Película La Habitación del Pánico

Nada resulta más productivo que sembrar en el terreno de los temores cotidianos. Hitchcock lo sabía, David Fincher también. Así, el director de Seven acostumbra a deleitarnos con este tipo de cultivos; si bien, excepcionalmente, algún año deja en barbecho su parcela, consiguiendo que la siguiente cosecha brote con mayor vigor. Hurgar en el miedo colectivo al allanamiento de morada se antoja maquiavélicamente inteligente, ejerciendo gran poder de atracción sobre un espectador al que sólo resta contemplar, atemorizado, si la semilla de sus peores pesadillas enraíza y toma forma en la pantalla.

La casa en directo. El equipo de GH tiembla ante la llegada de la Milá.

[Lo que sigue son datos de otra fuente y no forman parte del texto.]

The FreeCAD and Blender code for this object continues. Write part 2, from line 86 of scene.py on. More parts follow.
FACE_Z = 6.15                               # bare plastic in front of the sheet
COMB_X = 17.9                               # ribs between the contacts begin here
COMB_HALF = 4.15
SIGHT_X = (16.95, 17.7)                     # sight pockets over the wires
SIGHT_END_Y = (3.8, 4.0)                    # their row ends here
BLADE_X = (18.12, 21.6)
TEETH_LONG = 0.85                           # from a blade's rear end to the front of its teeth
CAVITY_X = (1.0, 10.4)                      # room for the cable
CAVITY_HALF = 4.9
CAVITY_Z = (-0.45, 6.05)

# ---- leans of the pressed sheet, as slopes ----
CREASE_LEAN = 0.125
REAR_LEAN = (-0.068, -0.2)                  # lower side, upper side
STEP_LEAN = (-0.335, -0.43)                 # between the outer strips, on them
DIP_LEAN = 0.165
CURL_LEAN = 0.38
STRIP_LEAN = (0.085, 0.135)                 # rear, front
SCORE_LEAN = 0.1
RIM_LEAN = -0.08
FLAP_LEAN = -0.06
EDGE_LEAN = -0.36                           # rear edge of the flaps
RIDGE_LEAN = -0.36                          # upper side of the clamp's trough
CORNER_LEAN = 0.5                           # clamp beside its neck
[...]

Partiendo de la axiomática verdad que afirma que quien más tiene acumula exponencialmente mayor temor a perderlo, hace algunos años surgió, entre acaudalados hipocondríacos, la estrambótica manía de instalar habitaciones exageradamente seguras en sus propiedades. Auténticos bunkers para salvaguardar de inesperados y violentos asaltos sus más preciadas posesiones, familia inclusive. Estas estancias, populares en Manhattan, recibieron el nombre de ‘panic rooms’. Basándose en esta curiosa forma de protección, el prolífico David Koepp dio forma a un guión que, inmediatamente, interesó a su tocayo Fincher. Implicado en el proyecto de manera fehaciente, el director atisbó una buena oportunidad de filmar con un solo decorado y limitados personajes, reto del que siempre gustan los cineastas creativos. Una jaula artística que el realizador intuyó aprovechable como vía de escape a su peculiar y formalmente novedosa forma de rodar: su preciso y precioso envoltorio para thrillers.

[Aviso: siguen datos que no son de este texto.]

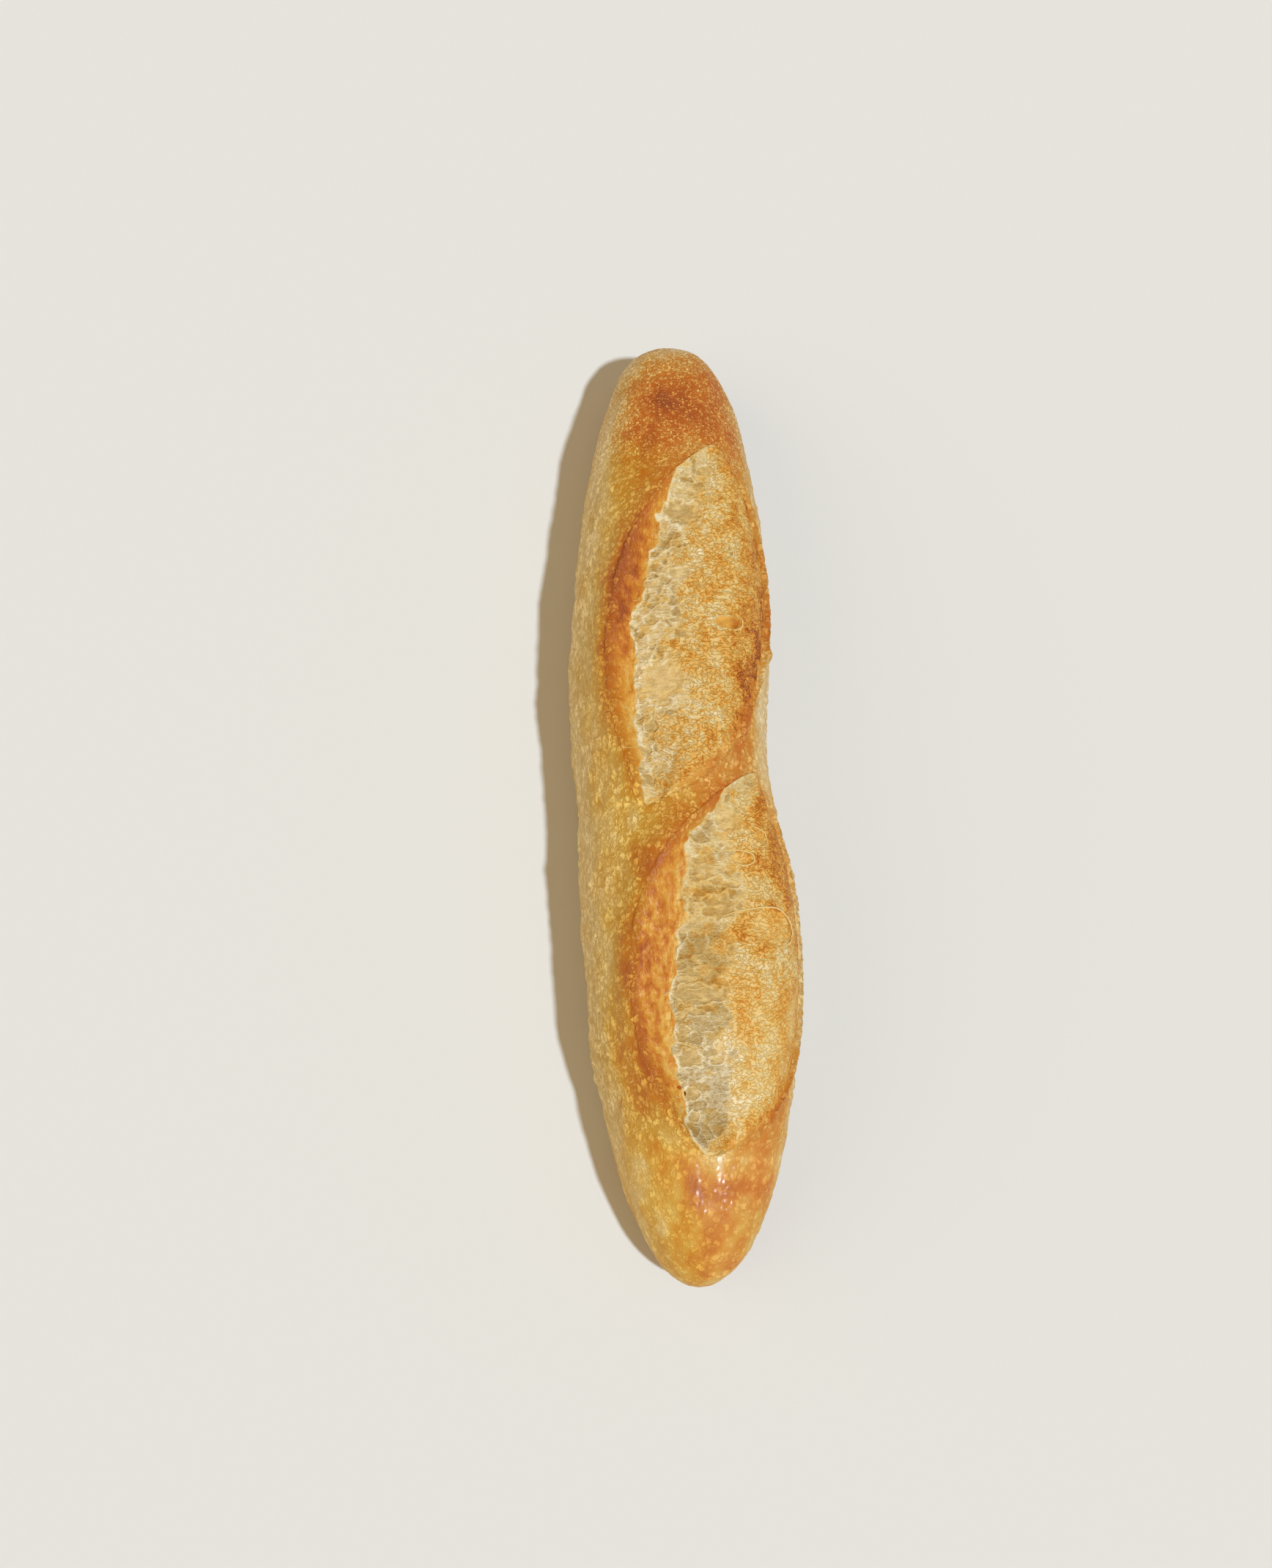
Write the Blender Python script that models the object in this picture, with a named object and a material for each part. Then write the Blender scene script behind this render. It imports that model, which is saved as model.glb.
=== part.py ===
"""A short French baguette with two long slanted slashes, each opened into an ear.

Modelled in metres with +Z up. The loaf lies on its flat underside along Y, and the origin is the
middle of its footprint. It is one solid. Every size below is in millimetres, and every angle is in
degrees round the loaf from its top line, positive towards +X.
"""

import math

import bmesh
import bpy
import numpy as np

MM = 0.001

# The loaf without its slashes
LENGTH = 275.0
CROWN = 47.0             # height of the unslashed top at the thickest place
HALF_WIDTH = 31.0
NEAR_END = (2.67, 0.50)  # how late the -Y end starts to narrow, and how bluntly it closes
FAR_END = (1.72, 0.33)   # the same for the +Y end
HEIGHT_TAPER = 0.8       # under 1, so that the ends lose less height than width
UPPER_ROUNDNESS = 2.15   # 2 is an ellipse, more is squarer
LOWER_ROUNDNESS = 2.6
WIDEST_LEVEL = 0.42      # height of the widest line, as a share of the crown
TIP_DROP = 0.25          # how much of that height the ends lose
UNDERSIDE_FILL = 1.12    # how far the lower half reaches past the table before it is flattened
FOOT_BLEND = 2.5         # height over which the side rolls into the flat underside

# Places along the loaf where it is slimmer or fuller: amount, station along Y, reach
WAIST_RIGHT = (4.9, 9.2, 27.4)
WAIST_LEFT = (2.3, -7.0, 22.7)
BELLY_LEFT = (1.8, -75.0, 14.4)

# The spine bends gently sideways between the two bulges
BEND = (-3.5, -30.0, 42.9)  # amount along X, station along Y, length of the bend

# Each slash is a leaf-shaped opening round a slanted chord. A tip is (station, angle). An edge is
# (bulge away from the chord, fullness towards -Y, fullness towards +Y).
FAR_SLASH = {
    "near_tip": (-9.2, -26.0),
    "far_tip": (100.0, 22.8),
    "ear": (-40.6, 1.02, 0.69),
    "tear": (-27.8, 0.83, 0.42),
    "rim": (61.6, 0.72, 0.76),
}
NEAR_SLASH = {
    "near_tip": (-103.5, -3.0),
    "far_tip": (1.5, 43.0),
    "ear": (-58.0, 0.79, 0.64),
    "tear": (-38.4, 0.64, 0.38),
    "rim": (58.4, 0.50, 0.99),
}
ARC_PER_DEGREE = 0.5     # distance round the skin for each degree
OPEN_WIDTH = 24.0        # an opening at least this wide has its full relief
LEAST_BAND = 5.0         # the ear's inner side never falls in less than this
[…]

El atractivo argumento inicial no podría estar más conseguido, aprovechando los minutos iniciales para exponer situación y personajes, contextualizando el film en una linda vivienda neoyorquina que formará parte indispensable de la trama. Hasta bien avanzado el metraje la película resulta hipnótica, mientras se va transformando en un desesperado juego del gato y el ratón. En ese punto, la ironía toma forma para poner al descubierto que el exceso de seguridad puede resultar peligroso. Al igual que el niño que se vuela la cabeza jugando con la pistola que su padre adquirió para proteger a la familia, en el film la raíz de los disgustos reside en la propia habitación del pánico.

Whitaker suda la gota gorda, tiene la extraña sensación de que le observan.

El problema de la cinta, que hasta entonces crecía saludable y frondosa, radica en la repetitiva resolución de nudos argumentales: de tanto regar, la planta se echa a perder. El suspense termina cuando se multiplica la acción y el progresivo estereotipo de roles ejerce de podador inexperto, cercenando la sorpresa. Aun con todo, ofrece frutos difíciles de encontrar, destacando, a pesar de sus planos personajes, el esforzado duelo interpretativo Whitaker/Foster, sobre el que descansa gran parte del ramaje del film. Igualmente prodigioso resulta el detallista modo en que el realizador norteamericano explora con la cámara el inmueble, única localización del largometraje. Y es que hay que tener en cuenta que David Fincher, aun en sus años de barbecho, monta el puesto en el mercado de abastos y, sin lugar a dudas, oferta mejores y más interesantes productos que el resto de anodinos tenderos.